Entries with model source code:
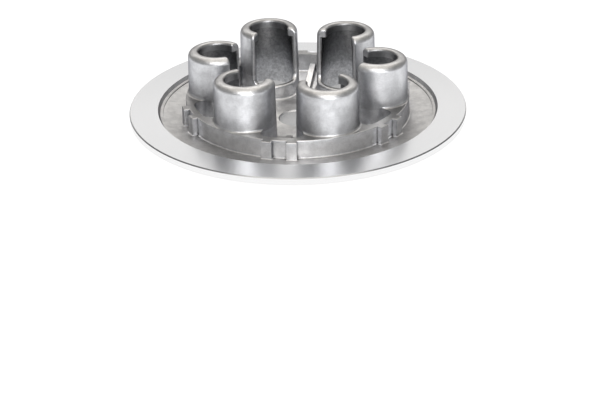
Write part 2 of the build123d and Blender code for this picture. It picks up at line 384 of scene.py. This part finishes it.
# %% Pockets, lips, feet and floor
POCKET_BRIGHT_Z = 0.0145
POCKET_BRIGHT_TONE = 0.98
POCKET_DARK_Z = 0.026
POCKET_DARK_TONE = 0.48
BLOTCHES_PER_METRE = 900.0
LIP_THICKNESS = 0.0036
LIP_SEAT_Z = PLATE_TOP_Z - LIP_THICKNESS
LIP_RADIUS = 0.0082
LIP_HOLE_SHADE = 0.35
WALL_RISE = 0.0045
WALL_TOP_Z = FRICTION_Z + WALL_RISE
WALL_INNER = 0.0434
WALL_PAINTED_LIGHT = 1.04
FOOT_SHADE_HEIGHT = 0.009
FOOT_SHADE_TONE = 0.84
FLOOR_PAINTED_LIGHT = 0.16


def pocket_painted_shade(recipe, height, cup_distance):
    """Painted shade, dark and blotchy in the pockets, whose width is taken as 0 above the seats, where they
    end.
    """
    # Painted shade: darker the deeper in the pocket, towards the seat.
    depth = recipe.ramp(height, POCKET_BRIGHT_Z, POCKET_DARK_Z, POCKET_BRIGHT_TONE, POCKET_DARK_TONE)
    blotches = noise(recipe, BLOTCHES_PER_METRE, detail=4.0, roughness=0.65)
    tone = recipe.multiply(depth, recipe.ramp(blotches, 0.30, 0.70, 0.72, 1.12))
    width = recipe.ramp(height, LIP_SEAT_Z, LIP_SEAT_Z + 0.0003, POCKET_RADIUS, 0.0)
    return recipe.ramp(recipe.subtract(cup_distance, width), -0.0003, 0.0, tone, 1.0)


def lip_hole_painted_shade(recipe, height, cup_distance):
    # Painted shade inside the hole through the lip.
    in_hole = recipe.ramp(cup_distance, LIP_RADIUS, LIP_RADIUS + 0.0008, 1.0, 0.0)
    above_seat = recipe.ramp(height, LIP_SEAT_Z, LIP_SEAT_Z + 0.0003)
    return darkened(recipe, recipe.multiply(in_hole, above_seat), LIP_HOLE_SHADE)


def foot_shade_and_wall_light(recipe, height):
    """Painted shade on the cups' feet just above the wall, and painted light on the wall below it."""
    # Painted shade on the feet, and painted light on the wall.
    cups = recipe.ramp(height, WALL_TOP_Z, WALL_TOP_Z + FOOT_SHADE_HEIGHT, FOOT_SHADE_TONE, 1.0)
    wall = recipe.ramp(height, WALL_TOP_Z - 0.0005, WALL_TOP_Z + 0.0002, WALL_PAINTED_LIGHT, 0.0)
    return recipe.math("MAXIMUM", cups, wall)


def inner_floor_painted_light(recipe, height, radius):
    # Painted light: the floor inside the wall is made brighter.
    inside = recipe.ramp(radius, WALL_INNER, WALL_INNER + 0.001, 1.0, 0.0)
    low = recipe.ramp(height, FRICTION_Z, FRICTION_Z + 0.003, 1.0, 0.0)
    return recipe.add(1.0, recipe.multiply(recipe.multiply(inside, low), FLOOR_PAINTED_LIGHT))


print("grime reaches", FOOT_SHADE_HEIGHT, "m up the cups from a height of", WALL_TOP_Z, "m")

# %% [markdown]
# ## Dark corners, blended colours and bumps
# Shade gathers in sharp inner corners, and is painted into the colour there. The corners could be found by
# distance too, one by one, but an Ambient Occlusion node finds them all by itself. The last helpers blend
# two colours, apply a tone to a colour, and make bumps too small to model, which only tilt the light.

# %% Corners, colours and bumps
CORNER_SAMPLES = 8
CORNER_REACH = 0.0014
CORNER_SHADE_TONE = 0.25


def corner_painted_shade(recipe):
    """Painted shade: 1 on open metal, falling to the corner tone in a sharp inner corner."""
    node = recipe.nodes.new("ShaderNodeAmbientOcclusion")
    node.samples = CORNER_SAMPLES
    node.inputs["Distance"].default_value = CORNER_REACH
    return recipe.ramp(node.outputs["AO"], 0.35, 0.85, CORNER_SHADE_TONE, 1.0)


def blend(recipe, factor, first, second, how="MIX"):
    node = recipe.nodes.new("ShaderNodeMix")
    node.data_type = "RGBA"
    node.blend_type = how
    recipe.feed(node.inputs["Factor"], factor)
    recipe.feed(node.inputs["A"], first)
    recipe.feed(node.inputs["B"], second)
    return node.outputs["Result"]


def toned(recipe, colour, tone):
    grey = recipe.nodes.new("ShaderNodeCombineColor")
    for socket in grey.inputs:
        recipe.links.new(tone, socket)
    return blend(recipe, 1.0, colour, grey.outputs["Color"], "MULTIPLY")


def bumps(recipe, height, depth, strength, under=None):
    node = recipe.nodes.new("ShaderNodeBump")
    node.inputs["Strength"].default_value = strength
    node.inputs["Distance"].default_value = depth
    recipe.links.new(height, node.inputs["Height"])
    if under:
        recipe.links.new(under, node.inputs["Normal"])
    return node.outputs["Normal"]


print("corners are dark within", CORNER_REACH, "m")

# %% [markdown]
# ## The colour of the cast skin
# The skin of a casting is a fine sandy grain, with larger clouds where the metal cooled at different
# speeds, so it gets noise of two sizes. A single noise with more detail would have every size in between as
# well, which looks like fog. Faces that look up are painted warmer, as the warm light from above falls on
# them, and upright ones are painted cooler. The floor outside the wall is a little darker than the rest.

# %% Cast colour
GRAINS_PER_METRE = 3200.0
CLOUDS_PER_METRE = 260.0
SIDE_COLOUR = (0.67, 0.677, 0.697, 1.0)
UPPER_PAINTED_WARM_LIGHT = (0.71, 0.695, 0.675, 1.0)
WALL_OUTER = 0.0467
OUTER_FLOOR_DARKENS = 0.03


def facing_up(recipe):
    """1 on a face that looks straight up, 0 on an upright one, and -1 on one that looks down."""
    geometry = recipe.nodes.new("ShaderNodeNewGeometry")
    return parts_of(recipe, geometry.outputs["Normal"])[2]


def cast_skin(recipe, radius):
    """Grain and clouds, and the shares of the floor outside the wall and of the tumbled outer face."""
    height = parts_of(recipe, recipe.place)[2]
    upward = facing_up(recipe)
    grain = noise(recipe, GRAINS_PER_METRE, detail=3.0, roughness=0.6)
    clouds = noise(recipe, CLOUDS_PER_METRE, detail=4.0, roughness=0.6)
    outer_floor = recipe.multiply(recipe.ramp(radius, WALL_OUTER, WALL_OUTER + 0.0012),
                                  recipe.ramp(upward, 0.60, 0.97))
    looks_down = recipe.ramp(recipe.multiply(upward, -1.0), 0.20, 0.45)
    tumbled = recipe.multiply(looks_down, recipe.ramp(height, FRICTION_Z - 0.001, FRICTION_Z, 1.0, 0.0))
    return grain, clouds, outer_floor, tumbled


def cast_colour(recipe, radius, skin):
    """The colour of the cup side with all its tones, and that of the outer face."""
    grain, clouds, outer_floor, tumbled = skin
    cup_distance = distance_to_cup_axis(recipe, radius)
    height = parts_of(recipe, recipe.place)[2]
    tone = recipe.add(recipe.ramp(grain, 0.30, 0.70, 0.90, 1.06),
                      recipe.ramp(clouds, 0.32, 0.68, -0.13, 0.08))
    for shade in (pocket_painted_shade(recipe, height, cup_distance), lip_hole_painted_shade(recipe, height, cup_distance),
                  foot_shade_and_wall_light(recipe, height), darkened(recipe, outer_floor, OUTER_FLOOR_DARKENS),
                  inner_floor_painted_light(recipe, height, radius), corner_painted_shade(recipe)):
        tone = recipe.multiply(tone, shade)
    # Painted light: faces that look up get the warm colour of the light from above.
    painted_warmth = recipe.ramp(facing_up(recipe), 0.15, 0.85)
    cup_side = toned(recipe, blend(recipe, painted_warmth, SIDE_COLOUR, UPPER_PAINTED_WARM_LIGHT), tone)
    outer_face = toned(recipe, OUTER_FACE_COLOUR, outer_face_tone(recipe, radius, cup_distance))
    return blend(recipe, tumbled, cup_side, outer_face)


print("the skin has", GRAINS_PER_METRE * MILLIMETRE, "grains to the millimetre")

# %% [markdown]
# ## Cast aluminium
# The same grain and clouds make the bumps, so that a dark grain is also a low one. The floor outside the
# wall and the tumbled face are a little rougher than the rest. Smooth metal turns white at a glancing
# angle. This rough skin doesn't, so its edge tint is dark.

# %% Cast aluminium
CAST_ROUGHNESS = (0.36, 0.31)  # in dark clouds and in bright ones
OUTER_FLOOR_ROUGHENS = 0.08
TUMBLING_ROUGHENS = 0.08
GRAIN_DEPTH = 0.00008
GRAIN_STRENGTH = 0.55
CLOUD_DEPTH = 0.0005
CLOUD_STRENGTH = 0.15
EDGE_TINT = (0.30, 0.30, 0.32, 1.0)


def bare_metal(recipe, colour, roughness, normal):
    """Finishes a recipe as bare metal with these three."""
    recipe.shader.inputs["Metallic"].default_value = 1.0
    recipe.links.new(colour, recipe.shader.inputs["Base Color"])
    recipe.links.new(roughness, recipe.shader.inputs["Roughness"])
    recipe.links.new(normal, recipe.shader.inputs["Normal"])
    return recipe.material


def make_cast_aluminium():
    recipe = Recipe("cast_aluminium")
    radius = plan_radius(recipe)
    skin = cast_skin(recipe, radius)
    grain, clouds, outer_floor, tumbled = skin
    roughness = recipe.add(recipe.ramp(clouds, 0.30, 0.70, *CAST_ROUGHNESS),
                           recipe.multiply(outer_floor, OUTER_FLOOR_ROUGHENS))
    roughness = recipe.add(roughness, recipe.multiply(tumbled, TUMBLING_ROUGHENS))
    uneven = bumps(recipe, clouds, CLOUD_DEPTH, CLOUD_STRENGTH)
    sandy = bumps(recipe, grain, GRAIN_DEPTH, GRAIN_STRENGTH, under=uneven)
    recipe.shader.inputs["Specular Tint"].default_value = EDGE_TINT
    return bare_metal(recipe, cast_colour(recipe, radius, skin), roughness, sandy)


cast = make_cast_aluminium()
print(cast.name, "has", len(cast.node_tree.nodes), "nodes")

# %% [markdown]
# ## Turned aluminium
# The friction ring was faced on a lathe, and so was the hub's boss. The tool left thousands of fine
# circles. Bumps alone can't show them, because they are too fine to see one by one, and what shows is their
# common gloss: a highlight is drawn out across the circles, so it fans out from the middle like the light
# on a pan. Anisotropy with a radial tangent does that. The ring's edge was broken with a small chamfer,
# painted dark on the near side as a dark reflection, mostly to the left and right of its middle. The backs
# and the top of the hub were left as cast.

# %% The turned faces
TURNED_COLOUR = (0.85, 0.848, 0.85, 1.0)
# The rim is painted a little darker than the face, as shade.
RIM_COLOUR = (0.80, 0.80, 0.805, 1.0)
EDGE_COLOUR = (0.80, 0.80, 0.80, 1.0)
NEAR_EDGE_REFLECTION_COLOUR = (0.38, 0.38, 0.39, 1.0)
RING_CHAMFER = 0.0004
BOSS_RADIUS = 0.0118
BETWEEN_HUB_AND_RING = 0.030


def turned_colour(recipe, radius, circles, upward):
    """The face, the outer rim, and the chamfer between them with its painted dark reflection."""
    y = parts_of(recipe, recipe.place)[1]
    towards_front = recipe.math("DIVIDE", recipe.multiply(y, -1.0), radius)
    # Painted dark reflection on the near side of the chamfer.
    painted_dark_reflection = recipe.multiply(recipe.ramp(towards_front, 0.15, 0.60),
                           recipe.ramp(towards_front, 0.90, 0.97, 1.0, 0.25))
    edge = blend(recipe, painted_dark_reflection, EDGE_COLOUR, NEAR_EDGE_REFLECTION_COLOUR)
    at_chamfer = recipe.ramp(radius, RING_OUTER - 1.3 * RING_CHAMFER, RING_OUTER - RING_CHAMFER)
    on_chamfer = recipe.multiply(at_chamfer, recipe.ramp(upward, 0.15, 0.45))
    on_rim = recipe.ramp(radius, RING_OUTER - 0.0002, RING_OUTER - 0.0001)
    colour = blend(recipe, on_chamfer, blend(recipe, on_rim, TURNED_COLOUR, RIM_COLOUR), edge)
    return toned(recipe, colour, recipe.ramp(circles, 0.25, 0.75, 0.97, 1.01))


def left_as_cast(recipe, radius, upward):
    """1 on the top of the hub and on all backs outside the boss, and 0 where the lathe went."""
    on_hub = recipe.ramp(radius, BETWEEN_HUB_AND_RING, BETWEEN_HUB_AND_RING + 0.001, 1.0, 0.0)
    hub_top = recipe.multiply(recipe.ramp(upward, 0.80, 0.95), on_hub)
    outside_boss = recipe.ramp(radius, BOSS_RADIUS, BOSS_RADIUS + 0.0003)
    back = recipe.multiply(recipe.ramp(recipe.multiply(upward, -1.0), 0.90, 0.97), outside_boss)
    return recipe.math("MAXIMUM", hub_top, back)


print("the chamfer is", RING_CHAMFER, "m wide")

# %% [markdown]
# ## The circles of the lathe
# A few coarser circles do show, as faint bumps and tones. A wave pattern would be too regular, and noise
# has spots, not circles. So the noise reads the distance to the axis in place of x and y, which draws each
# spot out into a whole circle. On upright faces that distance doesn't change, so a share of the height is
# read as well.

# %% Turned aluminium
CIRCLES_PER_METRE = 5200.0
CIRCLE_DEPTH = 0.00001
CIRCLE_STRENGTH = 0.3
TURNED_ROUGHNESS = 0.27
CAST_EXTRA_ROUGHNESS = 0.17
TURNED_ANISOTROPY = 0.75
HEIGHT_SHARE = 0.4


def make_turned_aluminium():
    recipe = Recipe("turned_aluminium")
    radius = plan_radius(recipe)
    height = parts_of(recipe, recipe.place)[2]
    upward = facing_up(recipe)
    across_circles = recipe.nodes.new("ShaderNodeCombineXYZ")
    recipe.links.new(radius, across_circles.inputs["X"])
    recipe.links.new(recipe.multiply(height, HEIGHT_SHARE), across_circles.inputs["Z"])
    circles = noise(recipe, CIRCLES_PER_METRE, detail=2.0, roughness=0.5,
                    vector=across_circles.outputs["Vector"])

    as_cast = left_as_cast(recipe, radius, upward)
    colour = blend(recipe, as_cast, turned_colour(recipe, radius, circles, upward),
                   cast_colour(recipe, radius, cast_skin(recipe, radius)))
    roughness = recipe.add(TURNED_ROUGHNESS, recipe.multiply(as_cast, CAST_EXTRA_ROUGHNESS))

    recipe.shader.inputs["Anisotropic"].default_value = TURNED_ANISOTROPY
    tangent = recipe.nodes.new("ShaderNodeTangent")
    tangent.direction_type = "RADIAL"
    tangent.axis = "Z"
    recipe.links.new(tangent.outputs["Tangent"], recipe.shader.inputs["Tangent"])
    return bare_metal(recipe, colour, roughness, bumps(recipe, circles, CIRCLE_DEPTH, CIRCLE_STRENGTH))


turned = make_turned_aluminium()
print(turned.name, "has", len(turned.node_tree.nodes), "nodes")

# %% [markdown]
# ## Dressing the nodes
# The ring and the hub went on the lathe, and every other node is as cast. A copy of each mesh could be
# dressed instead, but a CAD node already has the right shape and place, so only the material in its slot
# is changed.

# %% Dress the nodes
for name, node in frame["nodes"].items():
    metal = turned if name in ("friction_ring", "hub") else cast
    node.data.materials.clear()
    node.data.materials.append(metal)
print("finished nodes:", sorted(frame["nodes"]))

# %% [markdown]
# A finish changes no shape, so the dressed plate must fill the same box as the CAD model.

* * *

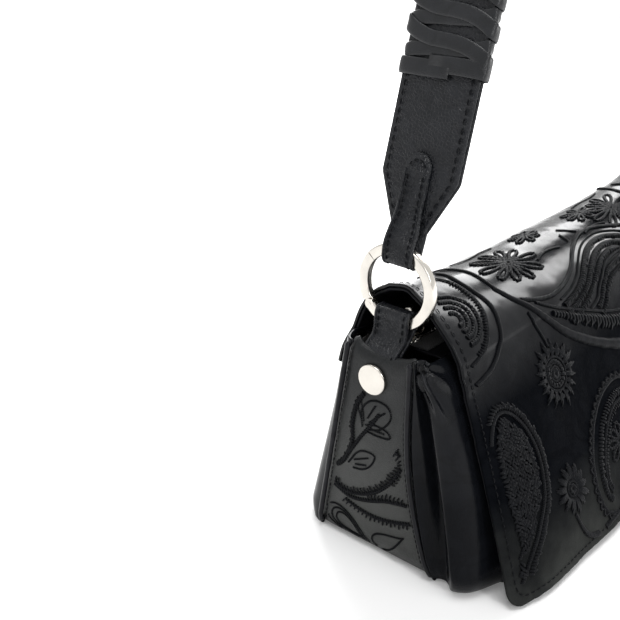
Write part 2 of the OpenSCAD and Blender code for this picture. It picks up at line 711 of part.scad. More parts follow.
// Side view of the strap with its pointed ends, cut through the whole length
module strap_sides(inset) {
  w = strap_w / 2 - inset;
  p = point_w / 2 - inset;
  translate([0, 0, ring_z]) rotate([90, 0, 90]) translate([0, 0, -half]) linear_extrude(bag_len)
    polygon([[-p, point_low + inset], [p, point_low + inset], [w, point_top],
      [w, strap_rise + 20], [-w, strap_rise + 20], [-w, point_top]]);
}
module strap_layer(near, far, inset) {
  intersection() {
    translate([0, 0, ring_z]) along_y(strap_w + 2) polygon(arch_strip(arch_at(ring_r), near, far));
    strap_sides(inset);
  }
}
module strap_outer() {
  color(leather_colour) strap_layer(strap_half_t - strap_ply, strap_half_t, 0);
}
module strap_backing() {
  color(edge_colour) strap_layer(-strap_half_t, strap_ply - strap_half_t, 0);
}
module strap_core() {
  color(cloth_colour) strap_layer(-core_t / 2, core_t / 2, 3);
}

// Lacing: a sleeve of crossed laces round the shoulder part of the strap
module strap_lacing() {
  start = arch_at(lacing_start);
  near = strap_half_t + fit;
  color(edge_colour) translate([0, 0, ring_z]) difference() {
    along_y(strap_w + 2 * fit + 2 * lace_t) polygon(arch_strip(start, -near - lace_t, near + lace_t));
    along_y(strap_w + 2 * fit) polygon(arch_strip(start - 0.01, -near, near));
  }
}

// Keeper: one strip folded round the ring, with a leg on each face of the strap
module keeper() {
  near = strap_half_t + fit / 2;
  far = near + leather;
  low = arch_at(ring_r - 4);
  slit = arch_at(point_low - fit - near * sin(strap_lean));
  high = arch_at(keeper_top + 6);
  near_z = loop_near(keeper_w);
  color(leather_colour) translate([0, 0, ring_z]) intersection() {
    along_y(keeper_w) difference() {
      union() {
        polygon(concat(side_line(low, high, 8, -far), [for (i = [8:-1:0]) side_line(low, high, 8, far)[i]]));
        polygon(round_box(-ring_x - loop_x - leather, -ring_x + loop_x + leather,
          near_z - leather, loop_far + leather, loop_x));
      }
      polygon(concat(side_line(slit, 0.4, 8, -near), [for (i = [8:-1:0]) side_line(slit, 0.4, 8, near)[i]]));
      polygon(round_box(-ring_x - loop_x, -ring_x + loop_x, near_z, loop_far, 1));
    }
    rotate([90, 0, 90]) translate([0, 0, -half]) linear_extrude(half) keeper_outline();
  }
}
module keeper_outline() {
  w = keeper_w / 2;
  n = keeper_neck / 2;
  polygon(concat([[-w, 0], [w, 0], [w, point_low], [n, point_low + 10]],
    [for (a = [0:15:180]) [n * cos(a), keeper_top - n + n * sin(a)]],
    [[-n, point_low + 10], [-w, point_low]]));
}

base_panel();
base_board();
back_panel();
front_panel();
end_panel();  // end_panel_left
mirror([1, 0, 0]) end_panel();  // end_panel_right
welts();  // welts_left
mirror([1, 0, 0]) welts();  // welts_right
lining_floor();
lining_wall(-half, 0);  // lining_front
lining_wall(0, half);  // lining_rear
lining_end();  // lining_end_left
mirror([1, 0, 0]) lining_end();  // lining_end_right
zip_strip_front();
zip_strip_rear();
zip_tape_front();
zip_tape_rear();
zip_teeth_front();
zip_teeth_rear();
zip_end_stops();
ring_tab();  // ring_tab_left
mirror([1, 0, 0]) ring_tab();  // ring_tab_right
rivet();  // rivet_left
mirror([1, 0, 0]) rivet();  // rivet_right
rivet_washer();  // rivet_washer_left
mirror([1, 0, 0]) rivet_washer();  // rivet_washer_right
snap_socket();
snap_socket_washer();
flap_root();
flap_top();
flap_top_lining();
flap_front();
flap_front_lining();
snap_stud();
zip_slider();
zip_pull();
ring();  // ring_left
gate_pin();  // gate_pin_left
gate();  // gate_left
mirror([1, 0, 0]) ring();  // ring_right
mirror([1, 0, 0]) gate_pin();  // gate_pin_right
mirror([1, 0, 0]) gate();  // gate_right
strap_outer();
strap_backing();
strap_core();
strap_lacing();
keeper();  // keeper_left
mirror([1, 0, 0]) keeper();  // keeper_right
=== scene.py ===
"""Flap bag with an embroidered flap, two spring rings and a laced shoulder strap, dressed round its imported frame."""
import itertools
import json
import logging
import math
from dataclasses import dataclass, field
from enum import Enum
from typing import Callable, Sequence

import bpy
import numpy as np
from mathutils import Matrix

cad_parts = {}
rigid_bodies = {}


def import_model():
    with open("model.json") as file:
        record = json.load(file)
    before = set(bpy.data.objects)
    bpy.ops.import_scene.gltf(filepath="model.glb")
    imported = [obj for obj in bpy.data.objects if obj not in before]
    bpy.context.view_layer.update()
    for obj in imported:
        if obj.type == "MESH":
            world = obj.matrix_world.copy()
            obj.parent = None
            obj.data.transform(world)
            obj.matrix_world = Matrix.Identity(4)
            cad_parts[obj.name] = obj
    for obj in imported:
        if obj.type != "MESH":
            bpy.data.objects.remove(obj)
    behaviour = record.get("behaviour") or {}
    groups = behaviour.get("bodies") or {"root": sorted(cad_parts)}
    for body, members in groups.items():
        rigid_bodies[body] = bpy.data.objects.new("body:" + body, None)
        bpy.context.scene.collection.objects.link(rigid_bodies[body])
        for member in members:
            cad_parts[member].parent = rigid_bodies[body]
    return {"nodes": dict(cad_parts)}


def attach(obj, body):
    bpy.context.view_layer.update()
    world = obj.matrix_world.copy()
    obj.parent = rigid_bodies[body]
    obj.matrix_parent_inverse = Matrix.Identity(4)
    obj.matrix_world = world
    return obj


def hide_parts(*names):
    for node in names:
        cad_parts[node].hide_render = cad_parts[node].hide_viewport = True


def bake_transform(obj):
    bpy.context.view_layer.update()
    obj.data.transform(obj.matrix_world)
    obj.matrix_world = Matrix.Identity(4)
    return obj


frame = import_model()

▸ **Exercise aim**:
Copy out precisely the lines from the line with "base_panel();" to the line with "bpy.data.objects.remove(obj)" in the material above, including those two lines and omitting all the rest.

▸ **Output of the exercise**:
base_panel();
base_board();
back_panel();
front_panel();
end_panel();  // end_panel_left
mirror([1, 0, 0]) end_panel();  // end_panel_right
welts();  // welts_left
mirror([1, 0, 0]) welts();  // welts_right
lining_floor();
lining_wall(-half, 0);  // lining_front
lining_wall(0, half);  // lining_rear
lining_end();  // lining_end_left
mirror([1, 0, 0]) lining_end();  // lining_end_right
zip_strip_front();
zip_strip_rear();
zip_tape_front();
zip_tape_rear();
zip_teeth_front();
zip_teeth_rear();
zip_end_stops();
ring_tab();  // ring_tab_left
mirror([1, 0, 0]) ring_tab();  // ring_tab_right
rivet();  // rivet_left
mirror([1, 0, 0]) rivet();  // rivet_right
rivet_washer();  // rivet_washer_left
mirror([1, 0, 0]) rivet_washer();  // rivet_washer_right
snap_socket();
snap_socket_washer();
flap_root();
flap_top();
flap_top_lining();
flap_front();
flap_front_lining();
snap_stud();
zip_slider();
zip_pull();
ring();  // ring_left
gate_pin();  // gate_pin_left
gate();  // gate_left
mirror([1, 0, 0]) ring();  // ring_right
mirror([1, 0, 0]) gate_pin();  // gate_pin_right
mirror([1, 0, 0]) gate();  // gate_right
strap_outer();
strap_backing();
strap_core();
strap_lacing();
keeper();  // keeper_left
mirror([1, 0, 0]) keeper();  // keeper_right
=== scene.py ===
"""Flap bag with an embroidered flap, two spring rings and a laced shoulder strap, dressed round its imported frame."""
import itertools
import json
import logging
import math
from dataclasses import dataclass, field
from enum import Enum
from typing import Callable, Sequence

import bpy
import numpy as np
from mathutils import Matrix

cad_parts = {}
rigid_bodies = {}


def import_model():
    with open("model.json") as file:
        record = json.load(file)
    before = set(bpy.data.objects)
    bpy.ops.import_scene.gltf(filepath="model.glb")
    imported = [obj for obj in bpy.data.objects if obj not in before]
    bpy.context.view_layer.update()
    for obj in imported:
        if obj.type == "MESH":
            world = obj.matrix_world.copy()
            obj.parent = None
            obj.data.transform(world)
            obj.matrix_world = Matrix.Identity(4)
            cad_parts[obj.name] = obj
    for obj in imported:
        if obj.type != "MESH":
            bpy.data.objects.remove(obj)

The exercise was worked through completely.